» Aim: A precise retyping is required of every line from the one containing "for place, builders" down to the one containing "bpy.context.scene.collection.objects.link(empty)", both included, and of no other line.

-------

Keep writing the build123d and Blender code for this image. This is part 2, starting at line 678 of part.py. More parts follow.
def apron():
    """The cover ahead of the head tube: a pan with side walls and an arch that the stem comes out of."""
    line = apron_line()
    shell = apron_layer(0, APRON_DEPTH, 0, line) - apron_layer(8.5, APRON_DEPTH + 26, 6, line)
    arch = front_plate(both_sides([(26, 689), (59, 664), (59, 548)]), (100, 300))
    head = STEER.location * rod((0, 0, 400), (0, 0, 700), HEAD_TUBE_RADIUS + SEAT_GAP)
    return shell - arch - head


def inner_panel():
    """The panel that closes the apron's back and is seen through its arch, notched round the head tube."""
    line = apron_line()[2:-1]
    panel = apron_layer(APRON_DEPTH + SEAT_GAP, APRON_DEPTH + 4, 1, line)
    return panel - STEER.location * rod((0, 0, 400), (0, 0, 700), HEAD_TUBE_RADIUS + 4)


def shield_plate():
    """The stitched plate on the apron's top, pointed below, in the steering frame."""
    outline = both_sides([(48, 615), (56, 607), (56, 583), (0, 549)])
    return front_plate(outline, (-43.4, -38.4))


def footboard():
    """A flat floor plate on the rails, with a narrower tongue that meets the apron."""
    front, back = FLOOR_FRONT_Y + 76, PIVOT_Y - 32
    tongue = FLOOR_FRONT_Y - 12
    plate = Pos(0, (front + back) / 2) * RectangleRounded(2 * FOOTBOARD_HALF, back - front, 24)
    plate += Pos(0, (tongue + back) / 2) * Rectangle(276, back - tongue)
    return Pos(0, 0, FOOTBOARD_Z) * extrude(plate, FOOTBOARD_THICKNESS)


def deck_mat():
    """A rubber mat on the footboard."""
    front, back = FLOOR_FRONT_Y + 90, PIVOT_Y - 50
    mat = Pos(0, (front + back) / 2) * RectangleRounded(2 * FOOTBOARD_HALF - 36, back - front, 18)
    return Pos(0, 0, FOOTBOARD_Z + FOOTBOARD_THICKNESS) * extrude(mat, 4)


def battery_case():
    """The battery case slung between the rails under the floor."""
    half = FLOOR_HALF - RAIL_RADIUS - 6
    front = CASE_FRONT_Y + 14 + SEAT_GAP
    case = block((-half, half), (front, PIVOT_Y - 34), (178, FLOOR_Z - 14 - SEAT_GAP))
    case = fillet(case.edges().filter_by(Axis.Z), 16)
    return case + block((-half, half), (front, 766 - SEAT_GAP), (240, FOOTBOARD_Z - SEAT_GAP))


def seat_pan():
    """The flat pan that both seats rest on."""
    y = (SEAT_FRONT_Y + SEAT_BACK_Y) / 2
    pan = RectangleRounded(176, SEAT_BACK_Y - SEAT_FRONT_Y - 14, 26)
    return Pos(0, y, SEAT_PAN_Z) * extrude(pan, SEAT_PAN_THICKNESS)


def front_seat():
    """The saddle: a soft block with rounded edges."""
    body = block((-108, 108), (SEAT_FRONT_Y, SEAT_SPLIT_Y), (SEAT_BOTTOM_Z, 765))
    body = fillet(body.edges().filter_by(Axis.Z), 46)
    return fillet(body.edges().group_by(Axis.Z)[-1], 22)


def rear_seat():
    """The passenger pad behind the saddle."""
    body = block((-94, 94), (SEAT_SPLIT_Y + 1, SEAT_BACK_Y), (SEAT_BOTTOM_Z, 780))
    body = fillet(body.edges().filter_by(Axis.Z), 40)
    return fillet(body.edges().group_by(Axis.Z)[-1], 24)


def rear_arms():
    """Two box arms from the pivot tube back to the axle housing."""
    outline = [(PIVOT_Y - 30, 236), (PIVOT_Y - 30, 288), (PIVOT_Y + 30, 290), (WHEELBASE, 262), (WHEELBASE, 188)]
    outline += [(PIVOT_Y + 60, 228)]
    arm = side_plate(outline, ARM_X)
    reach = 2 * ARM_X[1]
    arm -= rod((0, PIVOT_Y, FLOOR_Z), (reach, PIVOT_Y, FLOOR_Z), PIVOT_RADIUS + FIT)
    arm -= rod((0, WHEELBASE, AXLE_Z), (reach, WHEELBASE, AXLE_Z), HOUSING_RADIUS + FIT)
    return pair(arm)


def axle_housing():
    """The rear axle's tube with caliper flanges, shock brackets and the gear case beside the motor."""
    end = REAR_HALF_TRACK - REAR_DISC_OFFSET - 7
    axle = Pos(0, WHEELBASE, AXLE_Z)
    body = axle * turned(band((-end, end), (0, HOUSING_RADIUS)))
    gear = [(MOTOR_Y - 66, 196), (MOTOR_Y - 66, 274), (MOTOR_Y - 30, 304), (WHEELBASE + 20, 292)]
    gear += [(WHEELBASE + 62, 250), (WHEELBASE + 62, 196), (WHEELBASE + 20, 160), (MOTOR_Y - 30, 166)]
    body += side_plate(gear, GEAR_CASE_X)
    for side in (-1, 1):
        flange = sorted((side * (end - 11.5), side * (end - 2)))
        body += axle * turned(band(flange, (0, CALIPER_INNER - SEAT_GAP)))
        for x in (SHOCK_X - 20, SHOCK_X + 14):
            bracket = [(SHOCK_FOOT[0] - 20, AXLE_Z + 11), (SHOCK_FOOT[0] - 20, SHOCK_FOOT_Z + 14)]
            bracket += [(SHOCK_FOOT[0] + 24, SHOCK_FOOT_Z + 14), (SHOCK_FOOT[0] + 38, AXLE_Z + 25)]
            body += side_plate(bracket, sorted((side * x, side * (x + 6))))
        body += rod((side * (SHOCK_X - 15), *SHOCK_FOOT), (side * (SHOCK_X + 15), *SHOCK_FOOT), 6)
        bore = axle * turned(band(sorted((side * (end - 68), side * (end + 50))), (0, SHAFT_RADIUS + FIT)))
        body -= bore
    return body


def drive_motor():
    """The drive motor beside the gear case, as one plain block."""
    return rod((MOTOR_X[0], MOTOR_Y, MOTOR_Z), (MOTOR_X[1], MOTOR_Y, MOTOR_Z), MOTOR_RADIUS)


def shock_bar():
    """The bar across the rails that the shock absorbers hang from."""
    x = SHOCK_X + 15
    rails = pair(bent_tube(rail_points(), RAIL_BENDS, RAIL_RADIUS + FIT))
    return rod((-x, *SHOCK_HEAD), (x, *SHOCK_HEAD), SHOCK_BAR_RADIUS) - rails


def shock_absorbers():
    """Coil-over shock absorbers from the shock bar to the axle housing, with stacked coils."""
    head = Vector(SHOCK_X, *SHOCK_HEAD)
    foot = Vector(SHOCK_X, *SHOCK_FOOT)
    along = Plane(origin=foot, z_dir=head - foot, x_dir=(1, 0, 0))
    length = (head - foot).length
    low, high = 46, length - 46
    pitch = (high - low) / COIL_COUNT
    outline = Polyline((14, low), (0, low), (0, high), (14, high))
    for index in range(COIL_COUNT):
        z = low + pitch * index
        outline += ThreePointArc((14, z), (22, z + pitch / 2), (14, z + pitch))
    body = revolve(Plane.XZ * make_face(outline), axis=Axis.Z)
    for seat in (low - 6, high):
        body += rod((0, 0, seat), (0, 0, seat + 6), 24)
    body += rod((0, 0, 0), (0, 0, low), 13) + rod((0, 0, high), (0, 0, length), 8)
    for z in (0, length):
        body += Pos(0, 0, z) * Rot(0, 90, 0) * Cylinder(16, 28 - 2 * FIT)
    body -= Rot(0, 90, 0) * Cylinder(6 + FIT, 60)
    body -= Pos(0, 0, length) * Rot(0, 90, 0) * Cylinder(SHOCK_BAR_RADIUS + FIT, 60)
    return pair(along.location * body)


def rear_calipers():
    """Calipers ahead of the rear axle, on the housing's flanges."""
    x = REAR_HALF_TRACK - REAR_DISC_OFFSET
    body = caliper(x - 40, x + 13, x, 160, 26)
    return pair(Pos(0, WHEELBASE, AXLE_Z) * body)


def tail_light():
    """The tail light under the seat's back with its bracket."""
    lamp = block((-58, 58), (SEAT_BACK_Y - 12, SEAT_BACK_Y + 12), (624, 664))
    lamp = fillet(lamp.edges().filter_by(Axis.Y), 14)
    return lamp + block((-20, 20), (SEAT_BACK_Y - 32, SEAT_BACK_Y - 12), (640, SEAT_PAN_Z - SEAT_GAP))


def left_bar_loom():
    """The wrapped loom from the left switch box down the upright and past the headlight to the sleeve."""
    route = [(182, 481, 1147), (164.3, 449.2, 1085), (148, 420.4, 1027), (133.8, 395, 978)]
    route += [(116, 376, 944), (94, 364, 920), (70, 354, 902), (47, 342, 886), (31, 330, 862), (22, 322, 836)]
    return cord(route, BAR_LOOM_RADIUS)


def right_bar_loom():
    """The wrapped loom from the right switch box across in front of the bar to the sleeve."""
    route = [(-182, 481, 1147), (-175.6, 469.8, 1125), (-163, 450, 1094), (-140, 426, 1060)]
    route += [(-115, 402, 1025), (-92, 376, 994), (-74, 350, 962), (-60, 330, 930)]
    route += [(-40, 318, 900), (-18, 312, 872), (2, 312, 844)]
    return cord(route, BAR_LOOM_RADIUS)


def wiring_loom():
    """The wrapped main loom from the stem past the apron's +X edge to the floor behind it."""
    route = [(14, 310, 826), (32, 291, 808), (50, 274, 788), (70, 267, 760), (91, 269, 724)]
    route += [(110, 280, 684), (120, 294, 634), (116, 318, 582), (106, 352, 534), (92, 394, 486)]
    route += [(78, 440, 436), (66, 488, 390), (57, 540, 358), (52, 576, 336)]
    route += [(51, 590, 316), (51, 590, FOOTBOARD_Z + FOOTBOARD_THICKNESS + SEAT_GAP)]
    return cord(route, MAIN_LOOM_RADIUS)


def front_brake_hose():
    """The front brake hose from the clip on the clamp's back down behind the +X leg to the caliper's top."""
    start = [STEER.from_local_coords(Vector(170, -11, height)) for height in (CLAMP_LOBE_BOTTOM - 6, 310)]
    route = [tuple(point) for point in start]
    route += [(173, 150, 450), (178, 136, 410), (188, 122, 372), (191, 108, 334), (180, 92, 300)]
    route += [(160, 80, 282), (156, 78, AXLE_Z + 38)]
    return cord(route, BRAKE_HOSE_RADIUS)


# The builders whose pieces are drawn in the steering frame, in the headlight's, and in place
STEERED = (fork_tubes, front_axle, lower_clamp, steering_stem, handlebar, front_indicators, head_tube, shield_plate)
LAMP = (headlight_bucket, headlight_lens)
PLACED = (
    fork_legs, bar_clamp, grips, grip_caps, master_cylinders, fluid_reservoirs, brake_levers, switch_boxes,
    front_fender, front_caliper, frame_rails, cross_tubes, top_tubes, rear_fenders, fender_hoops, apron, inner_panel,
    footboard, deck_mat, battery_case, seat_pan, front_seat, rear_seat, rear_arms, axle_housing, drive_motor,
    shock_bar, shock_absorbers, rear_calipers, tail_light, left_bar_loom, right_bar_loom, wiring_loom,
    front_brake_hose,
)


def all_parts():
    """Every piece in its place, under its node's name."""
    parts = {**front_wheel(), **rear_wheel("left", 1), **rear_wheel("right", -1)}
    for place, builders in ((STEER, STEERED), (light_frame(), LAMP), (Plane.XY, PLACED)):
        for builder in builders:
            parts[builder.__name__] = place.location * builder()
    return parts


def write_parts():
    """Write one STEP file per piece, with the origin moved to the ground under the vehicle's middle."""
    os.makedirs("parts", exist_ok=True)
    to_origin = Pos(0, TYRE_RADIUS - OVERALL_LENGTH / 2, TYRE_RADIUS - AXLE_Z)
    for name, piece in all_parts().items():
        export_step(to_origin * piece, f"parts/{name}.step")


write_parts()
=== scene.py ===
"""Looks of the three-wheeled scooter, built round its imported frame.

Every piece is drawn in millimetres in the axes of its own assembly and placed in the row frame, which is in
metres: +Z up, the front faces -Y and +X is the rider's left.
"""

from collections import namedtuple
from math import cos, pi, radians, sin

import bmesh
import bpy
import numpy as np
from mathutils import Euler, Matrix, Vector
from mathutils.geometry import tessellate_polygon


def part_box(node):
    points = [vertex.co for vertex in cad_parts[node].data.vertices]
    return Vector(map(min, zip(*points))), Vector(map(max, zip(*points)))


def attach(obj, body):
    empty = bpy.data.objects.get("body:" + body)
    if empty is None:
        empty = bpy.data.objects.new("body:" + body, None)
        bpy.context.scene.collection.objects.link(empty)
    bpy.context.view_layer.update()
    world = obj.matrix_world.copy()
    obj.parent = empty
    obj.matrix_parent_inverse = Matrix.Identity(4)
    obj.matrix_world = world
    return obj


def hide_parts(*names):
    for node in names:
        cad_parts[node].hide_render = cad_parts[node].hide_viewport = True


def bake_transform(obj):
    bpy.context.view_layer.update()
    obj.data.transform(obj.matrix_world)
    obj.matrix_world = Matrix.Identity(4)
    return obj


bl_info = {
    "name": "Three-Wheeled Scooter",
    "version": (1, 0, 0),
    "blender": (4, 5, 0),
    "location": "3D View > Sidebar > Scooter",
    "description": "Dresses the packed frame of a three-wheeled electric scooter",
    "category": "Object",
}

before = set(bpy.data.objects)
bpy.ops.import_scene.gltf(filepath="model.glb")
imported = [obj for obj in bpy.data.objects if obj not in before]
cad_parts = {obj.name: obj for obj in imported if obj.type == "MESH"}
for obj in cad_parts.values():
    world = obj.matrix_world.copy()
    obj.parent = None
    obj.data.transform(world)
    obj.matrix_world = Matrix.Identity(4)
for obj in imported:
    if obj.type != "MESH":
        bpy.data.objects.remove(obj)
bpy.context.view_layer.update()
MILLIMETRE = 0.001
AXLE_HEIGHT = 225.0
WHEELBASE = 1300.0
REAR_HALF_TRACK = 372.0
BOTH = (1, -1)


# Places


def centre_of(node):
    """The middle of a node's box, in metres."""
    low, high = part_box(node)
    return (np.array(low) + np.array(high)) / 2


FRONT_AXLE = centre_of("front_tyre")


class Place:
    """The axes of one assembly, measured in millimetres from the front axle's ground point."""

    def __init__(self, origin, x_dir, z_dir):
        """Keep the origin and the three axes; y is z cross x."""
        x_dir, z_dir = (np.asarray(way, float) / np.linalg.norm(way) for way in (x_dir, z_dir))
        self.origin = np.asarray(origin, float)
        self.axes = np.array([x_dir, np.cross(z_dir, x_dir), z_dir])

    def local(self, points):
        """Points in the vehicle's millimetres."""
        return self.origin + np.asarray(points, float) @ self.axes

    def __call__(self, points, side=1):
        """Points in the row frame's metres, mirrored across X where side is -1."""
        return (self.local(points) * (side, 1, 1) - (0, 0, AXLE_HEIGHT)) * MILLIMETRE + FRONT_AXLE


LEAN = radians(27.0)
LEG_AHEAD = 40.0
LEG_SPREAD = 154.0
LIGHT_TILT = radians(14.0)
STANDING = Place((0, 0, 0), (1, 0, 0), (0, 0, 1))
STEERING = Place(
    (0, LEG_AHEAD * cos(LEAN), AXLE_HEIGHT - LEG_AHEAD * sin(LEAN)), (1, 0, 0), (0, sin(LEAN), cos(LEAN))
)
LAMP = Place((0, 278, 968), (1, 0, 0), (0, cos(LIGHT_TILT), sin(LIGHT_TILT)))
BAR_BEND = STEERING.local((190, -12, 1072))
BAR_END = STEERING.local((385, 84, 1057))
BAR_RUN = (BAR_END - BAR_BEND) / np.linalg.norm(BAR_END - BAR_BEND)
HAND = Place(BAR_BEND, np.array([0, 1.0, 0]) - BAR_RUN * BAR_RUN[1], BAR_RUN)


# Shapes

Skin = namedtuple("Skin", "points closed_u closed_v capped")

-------

» Result for this exercise:
    for place, builders in ((STEER, STEERED), (light_frame(), LAMP), (Plane.XY, PLACED)):
        for builder in builders:
            parts[builder.__name__] = place.location * builder()
    return parts


def write_parts():
    """Write one STEP file per piece, with the origin moved to the ground under the vehicle's middle."""
    os.makedirs("parts", exist_ok=True)
    to_origin = Pos(0, TYRE_RADIUS - OVERALL_LENGTH / 2, TYRE_RADIUS - AXLE_Z)
    for name, piece in all_parts().items():
        export_step(to_origin * piece, f"parts/{name}.step")


write_parts()
=== scene.py ===
"""Looks of the three-wheeled scooter, built round its imported frame.

Every piece is drawn in millimetres in the axes of its own assembly and placed in the row frame, which is in
metres: +Z up, the front faces -Y and +X is the rider's left.
"""

from collections import namedtuple
from math import cos, pi, radians, sin

import bmesh
import bpy
import numpy as np
from mathutils import Euler, Matrix, Vector
from mathutils.geometry import tessellate_polygon


def part_box(node):
    points = [vertex.co for vertex in cad_parts[node].data.vertices]
    return Vector(map(min, zip(*points))), Vector(map(max, zip(*points)))


def attach(obj, body):
    empty = bpy.data.objects.get("body:" + body)
    if empty is None:
        empty = bpy.data.objects.new("body:" + body, None)
        bpy.context.scene.collection.objects.link(empty)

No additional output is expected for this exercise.